We aimed for these specks of light that have traveled among the stars our entire existence. We’ve watched and traced and slowly figured out how to anticipate them. And in the process, we’ve found that we’re one of them. They’re our family.

Now we’ve taken so many pictures that we can watch them move, watch them dance. They’re out there in the depths of cold beyond cold, held onto by the invisible marionette strings of our single, lonely star.

They always would be moving, even without us watching. But we get to, in all the glory of a simple flickering video, like watching experiments with film at the end of the 19th Century. Knowing that this has gone on for time beyond comprehension, yet we finally are seeing it.

Since we are who we are, we will keep looking.
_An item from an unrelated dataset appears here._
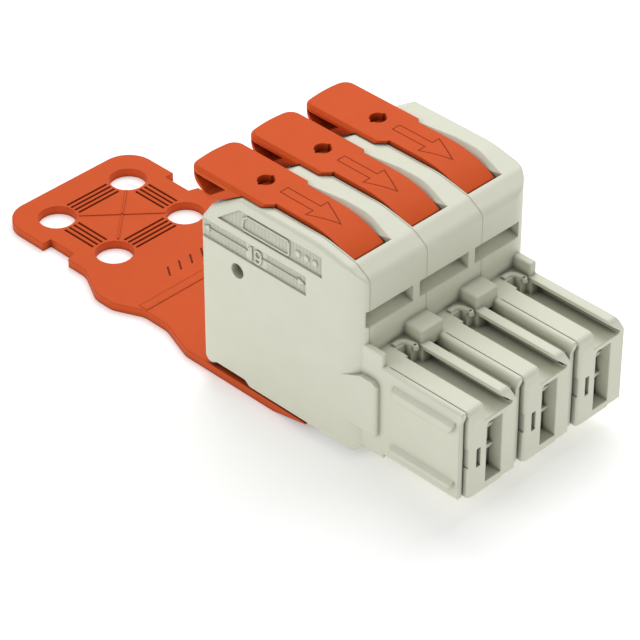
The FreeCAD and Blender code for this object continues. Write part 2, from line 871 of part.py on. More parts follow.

Not only do we get to watch our ancient family dance here, but we search on to see how many other dancers there are in the skies.

And since we are who we are, we will never stop. We can’t. Give an animal some thumbs and plenty of time and its progeny will crack rocks into axes and build fires and eventually run around strapping cameras to rockets.

Maybe those animals would start seeing the faintest traces of those marionette strings pulling on our dancers spinning around our single, lonely star.

The planets would still be out there without us. The tree would definitely fall in the woods and vibrate the air. Those planets would be moving with their moons, nameless and silent. But we are the ones who get to see them dance.

The Sound of Humanity

From my dearest posting on Google+.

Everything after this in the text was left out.